Need help matching beige to your palette. Contact our floral team and we will point you to the right shade and variety.

For hydration and handling, follow our fresh cut flower care tips.

Seasonal Availability of Beige Flowers

Most beige flowers are available year-round, but certain varieties are strongly seasonal. If beige is central to your palette, confirm availability early and secure your event date in advance.

Beige Roses

Standard beige roses, including champagne and taupe shades, are available year round. This makes roses a reliable base flower for neutral wedding palettes and large installations.

Beige Garden Roses

Garden rose availability depends on grower cycles and weather patterns. While many varieties are offered most of the year, supply can tighten during peak wedding season. Reserve early if garden roses are the focal flower.

Beige Carnations and Spray Carnations

Available year round and ideal for volume designs. Beige carnations are a strong option for large centerpieces, ceremony builds, and installations where consistent tone and cost control matter.

Beige Dahlias

Seasonal. Typically available late summer through early fall. Cafe au Lait and similar blush beige tones peak during this window and are popular for fall weddings.

Beige Tulips

Winter through spring availability. Beige tulips can lean cream or sand depending on harvest timing and lighting conditions.

Beige Mums and Cushion Flowers

Available most of the year and useful for adding texture and fullness to neutral arrangements.

If your event falls outside peak availability for a specific beige variety, our floral team can suggest a comparable tone that keeps your palette consistent.

Frequently Asked Questions

What is the difference between beige, champagne, and cream flowers?

Beige reads warm and sandy with subtle brown undertones. Champagne leans golden and slightly warmer. Cream sits closer to white with very little color saturation. In mixed arrangements the three work well together but each reads differently under different lighting conditions.

Which beige flowers have the longest vase life?

Carnations, spray carnations, and chrysanthemums are the longest lasting beige flowers, typically holding seven to fourteen days with proper care. Beige roses average five to seven days. Cafe au Lait dahlias are the most delicate and typically last three to five days.

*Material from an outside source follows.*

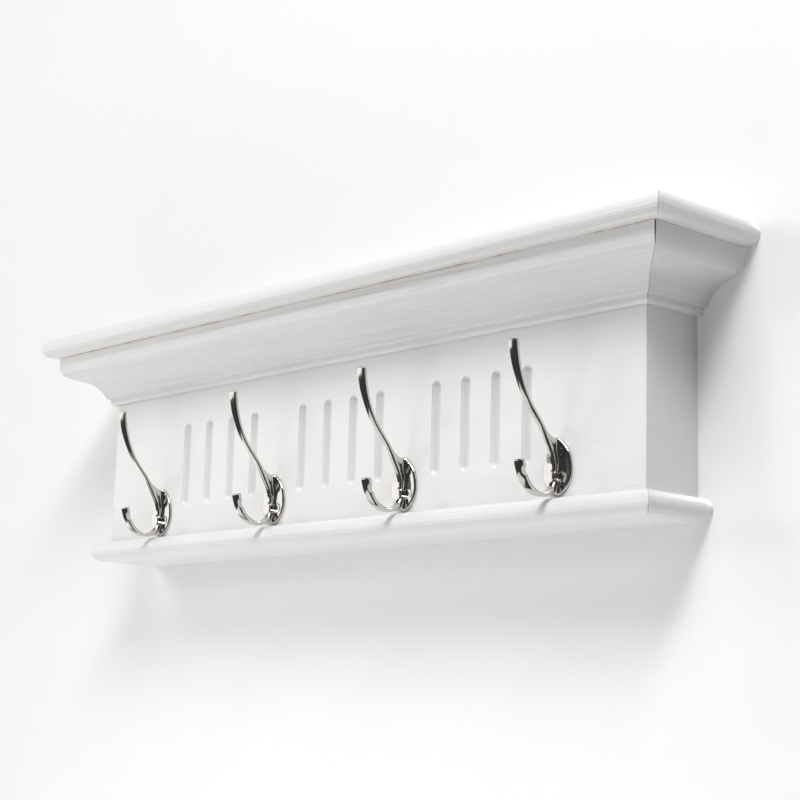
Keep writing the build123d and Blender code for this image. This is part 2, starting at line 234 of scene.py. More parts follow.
def painted_wood(name, grain, shift, figure=1.0, depth=1.0, lines=1.0, hollow=False):
    finish = Finish(name, Specular_IOR_Level=0.42)
    contour = finish.noise(stretched(grain, 1.5, 44.0), 1.0, 0.4, shift, 0.25)
    rings = finish.node("ShaderNodeMath", {"operation": "SINE"}, {0: contour * 62.0})
    arches = finish.ramp(finish.noise(stretched(grain, 3.2, 30.0), 1.0, 0.4, shift + 2.0), 0.5, 0.66)
    figure_lines = finish.ramp(rings, 0.55, 1.0) * arches
    combed = finish.noise(stretched(grain, 0.6, 340.0), 3.0, 0.62, shift + 9.0)
    brush_lines = finish.ramp(combed, 0.36, 0.64)
    streaks = finish.noise(stretched(grain, 14.0, 900.0), 3.0, 0.6, shift + 3.0)
    swirl = finish.noise(stretched(grain, 2.4, 40.0), 2.0, 0.5, shift + 7.0)
    tone = finish.ramp(swirl, 0.3, 0.75)
    # Painted shade: a depth below 1 darkens every paint colour of a piece, and the side pieces take it.
    plain = finish.mix(tone, tinted(PALE_PAINT, depth), tinted(THIN_PAINT, depth))
    brushed = finish.mix(brush_lines * (0.34 * lines), plain, tinted(BRUSHED_PAINT, depth))
    shade = finish.mix(figure_lines * (0.34 * figure), brushed, tinted(FIGURE_PAINT, depth))
    # Painted shade: the paint is greyed inside the flutes by a mask on depth behind the face.
    if hollow:
        behind_front = finish.node("ShaderNodeSeparateXYZ", {}, {"Vector": finish.place}, 1) + FACE
        painted_flute_shade = finish.ramp(behind_front, FLUTE_SHADE_STARTS, FLUTE_SHADE_ENDS)
        shade = finish.mix(painted_flute_shade, shade, tinted(PAINTED_FLUTE_SHADE))
    specks = finish.noise((700.0, 700.0, 700.0), 1.0, 0.5, shift + 11.0)
    speck_mask = finish.ramp(specks, 0.76, 0.80)
    finish.paint("Base Color", finish.mix(speck_mask * 0.35, shade, tinted(DUST)))
    finish.paint("Roughness", 0.34 + streaks * 0.16 + brush_lines * 0.05)
    skin = finish.noise((1100.0, 1100.0, 1100.0), 2.0, 0.5, shift + 5.0)
    comb = brush_lines * (1.5 * lines)
    finish.relief(comb + streaks * 0.4 + figure_lines * (0.9 * figure) + skin * 0.12, 0.24 * MM)
    return finish.material


# The side runs and returns take the same white paint made darker by depth, 0.86 to 0.95, as painted shade.
PAINT = {
    "crown_front": painted_wood("paint_crown_front", "X", 4.1, 1.0, 1.0, 1.0),
    "crown_side": painted_wood("paint_crown_side", "Y", 9.3, 0.5, 0.86, 0.6),
    "board": painted_wood("paint_board", "X", 15.2, 0.2, 1.0, 0.9),
    "board_side": painted_wood("paint_board_side", "Y", 21.7, 0.3, 0.95, 0.6),
    "panel": painted_wood("paint_panel", "X", 27.4, 0.0, 1.0, 0.12, True),
    "upright": painted_wood("paint_upright", "Z", 33.9, 0.2, 0.90, 0.2),
}
print("painted finishes:", sorted(PAINT))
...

What flowers are similar to beige if my first choice is unavailable?

Look for champagne, sand, taupe, nude, or soft greige tones. These usually keep the same neutral look while giving you more options by season.

Can I mix beige flowers with other neutrals?

Yes. Quicksand roses and beige spray carnations pair naturally with ivory ranunculus, soft blush peonies, and eucalyptus. Mixing two or three neutral shades adds depth while keeping the overall palette calm and cohesive.

Do beige flowers work for fall weddings?

Yes. Beige pairs well with terracotta, bronze, brown, burgundy, and deep greens, which makes it a strong base for fall color palettes.